§ PROBLEM STATEMENT
Below is a set of records; print all of them exactly as written.

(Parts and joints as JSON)
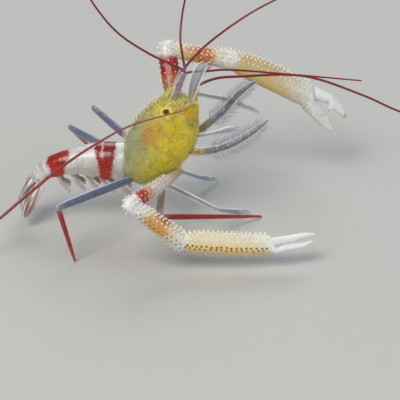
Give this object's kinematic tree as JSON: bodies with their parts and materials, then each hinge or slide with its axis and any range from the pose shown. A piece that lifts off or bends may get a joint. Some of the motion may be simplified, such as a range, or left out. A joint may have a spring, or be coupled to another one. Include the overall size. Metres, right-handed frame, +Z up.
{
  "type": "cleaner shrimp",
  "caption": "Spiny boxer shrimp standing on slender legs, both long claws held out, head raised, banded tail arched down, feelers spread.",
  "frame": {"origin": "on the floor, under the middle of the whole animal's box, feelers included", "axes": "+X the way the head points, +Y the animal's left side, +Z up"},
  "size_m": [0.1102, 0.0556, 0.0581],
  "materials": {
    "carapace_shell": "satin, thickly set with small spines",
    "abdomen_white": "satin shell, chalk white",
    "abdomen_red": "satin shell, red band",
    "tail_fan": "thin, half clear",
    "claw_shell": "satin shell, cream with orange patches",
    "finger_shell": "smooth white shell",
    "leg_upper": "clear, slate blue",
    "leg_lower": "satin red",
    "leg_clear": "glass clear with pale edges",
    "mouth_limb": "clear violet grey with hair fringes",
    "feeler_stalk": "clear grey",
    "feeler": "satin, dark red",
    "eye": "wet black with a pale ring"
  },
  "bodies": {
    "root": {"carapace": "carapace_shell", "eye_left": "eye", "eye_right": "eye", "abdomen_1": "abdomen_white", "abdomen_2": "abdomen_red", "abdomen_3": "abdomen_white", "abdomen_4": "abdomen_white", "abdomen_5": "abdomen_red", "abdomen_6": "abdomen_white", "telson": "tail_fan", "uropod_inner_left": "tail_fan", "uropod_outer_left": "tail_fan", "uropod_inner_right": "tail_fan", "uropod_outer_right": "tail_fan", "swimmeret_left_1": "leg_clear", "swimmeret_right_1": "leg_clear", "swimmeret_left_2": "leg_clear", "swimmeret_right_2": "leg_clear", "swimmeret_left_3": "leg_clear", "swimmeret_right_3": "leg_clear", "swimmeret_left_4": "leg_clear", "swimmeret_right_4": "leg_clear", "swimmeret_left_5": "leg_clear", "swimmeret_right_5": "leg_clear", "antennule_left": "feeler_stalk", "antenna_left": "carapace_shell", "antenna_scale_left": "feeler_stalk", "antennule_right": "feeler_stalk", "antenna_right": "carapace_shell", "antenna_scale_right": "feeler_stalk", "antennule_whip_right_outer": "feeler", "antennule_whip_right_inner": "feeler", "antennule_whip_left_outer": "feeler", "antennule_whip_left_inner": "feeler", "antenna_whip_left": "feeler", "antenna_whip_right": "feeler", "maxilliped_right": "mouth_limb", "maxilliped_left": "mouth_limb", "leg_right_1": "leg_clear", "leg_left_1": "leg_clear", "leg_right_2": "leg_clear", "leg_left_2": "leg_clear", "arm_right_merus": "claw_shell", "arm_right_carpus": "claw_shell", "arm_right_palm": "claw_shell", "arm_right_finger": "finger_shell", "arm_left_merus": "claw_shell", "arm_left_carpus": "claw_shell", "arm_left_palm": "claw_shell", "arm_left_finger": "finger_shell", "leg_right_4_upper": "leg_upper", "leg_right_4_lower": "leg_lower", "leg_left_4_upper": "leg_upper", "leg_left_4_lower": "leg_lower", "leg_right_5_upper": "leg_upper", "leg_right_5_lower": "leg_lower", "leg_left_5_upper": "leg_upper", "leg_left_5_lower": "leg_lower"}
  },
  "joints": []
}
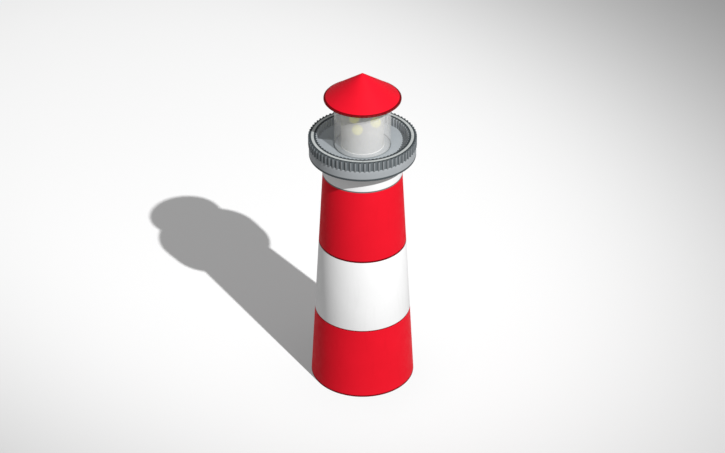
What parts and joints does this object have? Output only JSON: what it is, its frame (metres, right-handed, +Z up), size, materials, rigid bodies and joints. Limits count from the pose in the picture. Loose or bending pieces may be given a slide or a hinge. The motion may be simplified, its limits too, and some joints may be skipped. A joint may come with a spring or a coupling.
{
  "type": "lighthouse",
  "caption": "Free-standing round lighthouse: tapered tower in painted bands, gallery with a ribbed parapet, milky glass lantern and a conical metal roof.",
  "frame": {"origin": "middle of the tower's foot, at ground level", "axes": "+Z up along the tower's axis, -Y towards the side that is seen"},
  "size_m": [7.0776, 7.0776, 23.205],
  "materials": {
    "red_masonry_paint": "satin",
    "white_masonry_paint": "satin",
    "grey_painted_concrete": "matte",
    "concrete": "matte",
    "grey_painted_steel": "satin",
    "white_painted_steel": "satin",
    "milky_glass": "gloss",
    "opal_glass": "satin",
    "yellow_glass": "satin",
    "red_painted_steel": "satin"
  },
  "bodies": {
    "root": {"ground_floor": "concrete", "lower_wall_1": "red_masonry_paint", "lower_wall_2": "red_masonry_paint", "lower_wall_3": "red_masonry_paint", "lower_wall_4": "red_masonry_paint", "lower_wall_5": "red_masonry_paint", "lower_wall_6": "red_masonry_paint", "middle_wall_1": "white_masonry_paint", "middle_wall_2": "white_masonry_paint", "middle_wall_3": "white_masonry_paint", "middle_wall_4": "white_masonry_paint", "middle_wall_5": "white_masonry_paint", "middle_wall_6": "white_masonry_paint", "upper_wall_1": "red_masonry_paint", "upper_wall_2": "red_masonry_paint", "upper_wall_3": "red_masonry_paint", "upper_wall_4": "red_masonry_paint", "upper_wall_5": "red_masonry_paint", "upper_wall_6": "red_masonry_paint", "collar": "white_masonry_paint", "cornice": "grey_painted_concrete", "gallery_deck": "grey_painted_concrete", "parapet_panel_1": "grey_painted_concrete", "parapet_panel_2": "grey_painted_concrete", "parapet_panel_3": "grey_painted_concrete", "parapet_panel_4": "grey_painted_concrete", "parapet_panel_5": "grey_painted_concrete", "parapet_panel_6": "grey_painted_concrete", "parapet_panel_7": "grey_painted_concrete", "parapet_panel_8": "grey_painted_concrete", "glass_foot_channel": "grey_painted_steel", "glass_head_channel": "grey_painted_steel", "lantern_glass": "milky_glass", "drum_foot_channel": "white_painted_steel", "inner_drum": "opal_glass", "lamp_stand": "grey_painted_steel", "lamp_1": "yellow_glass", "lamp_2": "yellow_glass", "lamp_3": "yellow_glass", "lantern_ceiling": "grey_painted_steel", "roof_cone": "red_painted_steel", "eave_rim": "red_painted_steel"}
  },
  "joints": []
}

§ COMPLETE ANSWER
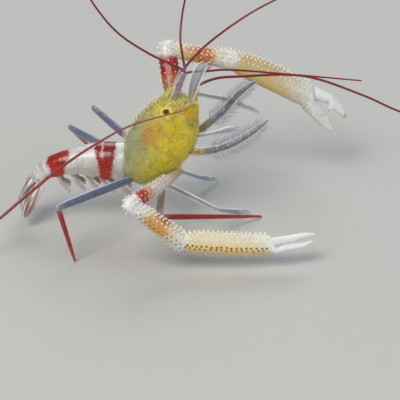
Give this object's kinematic tree as JSON: bodies with their parts and materials, then each hinge or slide with its axis and any range from the pose shown. A piece that lifts off or bends may get a joint. Some of the motion may be simplified, such as a range, or left out. A joint may have a spring, or be coupled to another one. Include the overall size. Metres, right-handed frame, +Z up.
{
  "type": "cleaner shrimp",
  "caption": "Spiny boxer shrimp standing on slender legs, both long claws held out, head raised, banded tail arched down, feelers spread.",
  "frame": {"origin": "on the floor, under the middle of the whole animal's box, feelers included", "axes": "+X the way the head points, +Y the animal's left side, +Z up"},
  "size_m": [0.1102, 0.0556, 0.0581],
  "materials": {
    "carapace_shell": "satin, thickly set with small spines",
    "abdomen_white": "satin shell, chalk white",
    "abdomen_red": "satin shell, red band",
    "tail_fan": "thin, half clear",
    "claw_shell": "satin shell, cream with orange patches",
    "finger_shell": "smooth white shell",
    "leg_upper": "clear, slate blue",
    "leg_lower": "satin red",
    "leg_clear": "glass clear with pale edges",
    "mouth_limb": "clear violet grey with hair fringes",
    "feeler_stalk": "clear grey",
    "feeler": "satin, dark red",
    "eye": "wet black with a pale ring"
  },
  "bodies": {
    "root": {"carapace": "carapace_shell", "eye_left": "eye", "eye_right": "eye", "abdomen_1": "abdomen_white", "abdomen_2": "abdomen_red", "abdomen_3": "abdomen_white", "abdomen_4": "abdomen_white", "abdomen_5": "abdomen_red", "abdomen_6": "abdomen_white", "telson": "tail_fan", "uropod_inner_left": "tail_fan", "uropod_outer_left": "tail_fan", "uropod_inner_right": "tail_fan", "uropod_outer_right": "tail_fan", "swimmeret_left_1": "leg_clear", "swimmeret_right_1": "leg_clear", "swimmeret_left_2": "leg_clear", "swimmeret_right_2": "leg_clear", "swimmeret_left_3": "leg_clear", "swimmeret_right_3": "leg_clear", "swimmeret_left_4": "leg_clear", "swimmeret_right_4": "leg_clear", "swimmeret_left_5": "leg_clear", "swimmeret_right_5": "leg_clear", "antennule_left": "feeler_stalk", "antenna_left": "carapace_shell", "antenna_scale_left": "feeler_stalk", "antennule_right": "feeler_stalk", "antenna_right": "carapace_shell", "antenna_scale_right": "feeler_stalk", "antennule_whip_right_outer": "feeler", "antennule_whip_right_inner": "feeler", "antennule_whip_left_outer": "feeler", "antennule_whip_left_inner": "feeler", "antenna_whip_left": "feeler", "antenna_whip_right": "feeler", "maxilliped_right": "mouth_limb", "maxilliped_left": "mouth_limb", "leg_right_1": "leg_clear", "leg_left_1": "leg_clear", "leg_right_2": "leg_clear", "leg_left_2": "leg_clear", "arm_right_merus": "claw_shell", "arm_right_carpus": "claw_shell", "arm_right_palm": "claw_shell", "arm_right_finger": "finger_shell", "arm_left_merus": "claw_shell", "arm_left_carpus": "claw_shell", "arm_left_palm": "claw_shell", "arm_left_finger": "finger_shell", "leg_right_4_upper": "leg_upper", "leg_right_4_lower": "leg_lower", "leg_left_4_upper": "leg_upper", "leg_left_4_lower": "leg_lower", "leg_right_5_upper": "leg_upper", "leg_right_5_lower": "leg_lower", "leg_left_5_upper": "leg_upper", "leg_left_5_lower": "leg_lower"}
  },
  "joints": []
}
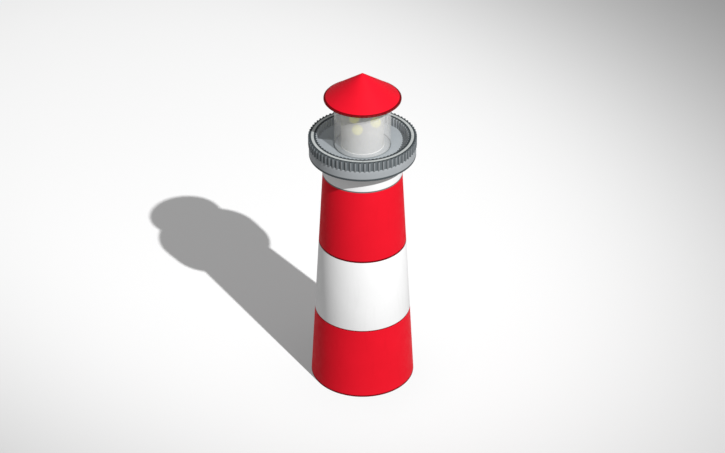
What parts and joints does this object have? Output only JSON: what it is, its frame (metres, right-handed, +Z up), size, materials, rigid bodies and joints. Limits count from the pose in the picture. Loose or bending pieces may be given a slide or a hinge. The motion may be simplified, its limits too, and some joints may be skipped. A joint may come with a spring or a coupling.
{
  "type": "lighthouse",
  "caption": "Free-standing round lighthouse: tapered tower in painted bands, gallery with a ribbed parapet, milky glass lantern and a conical metal roof.",
  "frame": {"origin": "middle of the tower's foot, at ground level", "axes": "+Z up along the tower's axis, -Y towards the side that is seen"},
  "size_m": [7.0776, 7.0776, 23.205],
  "materials": {
    "red_masonry_paint": "satin",
    "white_masonry_paint": "satin",
    "grey_painted_concrete": "matte",
    "concrete": "matte",
    "grey_painted_steel": "satin",
    "white_painted_steel": "satin",
    "milky_glass": "gloss",
    "opal_glass": "satin",
    "yellow_glass": "satin",
    "red_painted_steel": "satin"
  },
  "bodies": {
    "root": {"ground_floor": "concrete", "lower_wall_1": "red_masonry_paint", "lower_wall_2": "red_masonry_paint", "lower_wall_3": "red_masonry_paint", "lower_wall_4": "red_masonry_paint", "lower_wall_5": "red_masonry_paint", "lower_wall_6": "red_masonry_paint", "middle_wall_1": "white_masonry_paint", "middle_wall_2": "white_masonry_paint", "middle_wall_3": "white_masonry_paint", "middle_wall_4": "white_masonry_paint", "middle_wall_5": "white_masonry_paint", "middle_wall_6": "white_masonry_paint", "upper_wall_1": "red_masonry_paint", "upper_wall_2": "red_masonry_paint", "upper_wall_3": "red_masonry_paint", "upper_wall_4": "red_masonry_paint", "upper_wall_5": "red_masonry_paint", "upper_wall_6": "red_masonry_paint", "collar": "white_masonry_paint", "cornice": "grey_painted_concrete", "gallery_deck": "grey_painted_concrete", "parapet_panel_1": "grey_painted_concrete", "parapet_panel_2": "grey_painted_concrete", "parapet_panel_3": "grey_painted_concrete", "parapet_panel_4": "grey_painted_concrete", "parapet_panel_5": "grey_painted_concrete", "parapet_panel_6": "grey_painted_concrete", "parapet_panel_7": "grey_painted_concrete", "parapet_panel_8": "grey_painted_concrete", "glass_foot_channel": "grey_painted_steel", "glass_head_channel": "grey_painted_steel", "lantern_glass": "milky_glass", "drum_foot_channel": "white_painted_steel", "inner_drum": "opal_glass", "lamp_stand": "grey_painted_steel", "lamp_1": "yellow_glass", "lamp_2": "yellow_glass", "lamp_3": "yellow_glass", "lantern_ceiling": "grey_painted_steel", "roof_cone": "red_painted_steel", "eave_rim": "red_painted_steel"}
  },
  "joints": []
}